Escritor, professor de Filosofia do IFRN

Tem certos acontecimentos que só se manifestam na intimidade da língua. Certos significados, certos jogos, certas relações que só nascem e frutificam quando os homens, esses seres de fala, se encontram naquele espaço confortável de um idioma comum.

Por isso, a última grande fronteira da humanidade não é natural, geográfica ou temporal. O último grande espaço a ser cruzado, o derradeiro limite de integração a ser definitivamente contornado é o limite da língua.

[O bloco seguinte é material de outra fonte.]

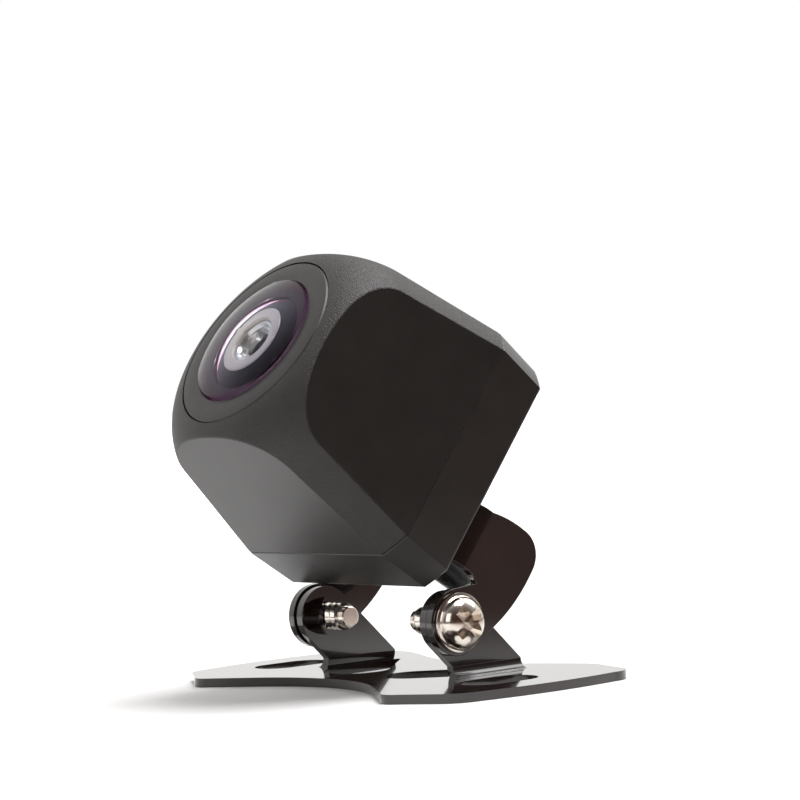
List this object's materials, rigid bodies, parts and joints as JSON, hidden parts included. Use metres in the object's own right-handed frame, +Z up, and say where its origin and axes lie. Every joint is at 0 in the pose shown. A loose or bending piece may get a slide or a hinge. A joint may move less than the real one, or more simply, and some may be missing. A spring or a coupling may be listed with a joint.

Por causa disso vivemos um tempo de confronto. Em um sentido, somos empurrados para o aberto das linguagens, para o amplo horizonte onde outros povos, outras vidas, outras almas e outras vozes nos acossam com as reminiscências antigas, de um tempo de unidade. Noutro sentido, somos levados a afundar em direção ao interior de nossos próprios idiomas. Somos empurrados a um mergulho profundo em uma selva aquosa de raízes que nos fixam a um lugar, a um povo, a uma época, a um pedaço decomposto da família humana.

Em relação a língua, eu sou do time dos promíscuos. Se, para mim, o português é uma necessidade, outros idiomas acenam sempre com o sedutor convite da possibilidade. Labuto há alguns anos com o inglês, o alemão, o francês e de vez em quando me atrevo a flertar com o hebraico e o grego. Não porque queira acumular algum tipo de ganho social com isso, mas porque me sinto mais livre, mais humano, mais solto quando entendo um idioma no qual não fui gestado.

Desde um dia em 1995, quando estava em Saqsaywaman, na cidade de Cuzco, e perdi a oportunidade de estreitar meu contato com uma norte-americana linda, nascida no Havaí e que parecia tentar comigo algo mais profundo que apenas a troca natural de fluidos corporais, eu me rebelei furiosamente contra qualquer tipo de monoglotia militante.

Quinze anos depois, eu tenho que admitir que, por mais que eu entenda, fale, leia e escreva em um punhado de idiomas, estou ainda condenado ao português. Só não sei se é a substância branca, a cinza, ou a verde com bolinhas violeta que faz com que meu cérebro se prenda a essa língua mestiça que constituiu meu pensamento e que delimitou também os horizontes do meu mundo.

O fato de ter sido criado em uma comunidade linguística unificada determina muito quem eu sou. O esforço para se libertar do peso dessa determinação é um tipo particular de desespero, semelhante ao heroísmo inconsequente de Aquiles ou à obsessão suicida de Ahab perseguindo Moby Dick.

Meu português anda tão misturado comigo que eu já não sei se eu sou eu mesmo ou uma simples ficção de meu idioma. Vezes eu me irrito com ele... me enervo com essa complexidade de regras ortográficas sem sentido que se constituem em um verdadeiro inferno linguístico para um disléxico como eu. Vezes eu me encanto, quando consigo, em meio a um exercício de êxtase, sair de meu próprio idioma e ouvir a fala de meus conterrâneos sem entender o significado das suas palavras.

Esse é um joguinho esquizoide sem futuro que de vez em quando eu gosto de jogar e que me serve quando estou profundamente emputecido com algum congestionamento verbal que o português impõe ao meu texto. Gosto de sair de meu idioma só para poder voltar a ele depois, como um filho que retorna de uma noite de cachaça com os amigos para o conforto da casa da mãe, para curar a ressaca de seus excessos.

Nos últimos anos de minha vida estranha, ando me fiando na certeza de que não tenho uma alma só. De que minhas partes estão divididas, espalhadas por lugares cujo nome eu não sei, por tempos que eu não sei o quando. Talvez esse seja meu karma, minha herança, meu destino, minhas circunstâncias. Talvez essa sensação de exílio, essa impressão de mestiçagem seja muito mais um presente da minha língua do que um dado qualquer, quantificavel em alguns dos infinitos labirintos de meus genes. Quem sabe nessa língua não esteja contida uma ponte que me leve de volta, um dia, à casa de minha própria humanidade.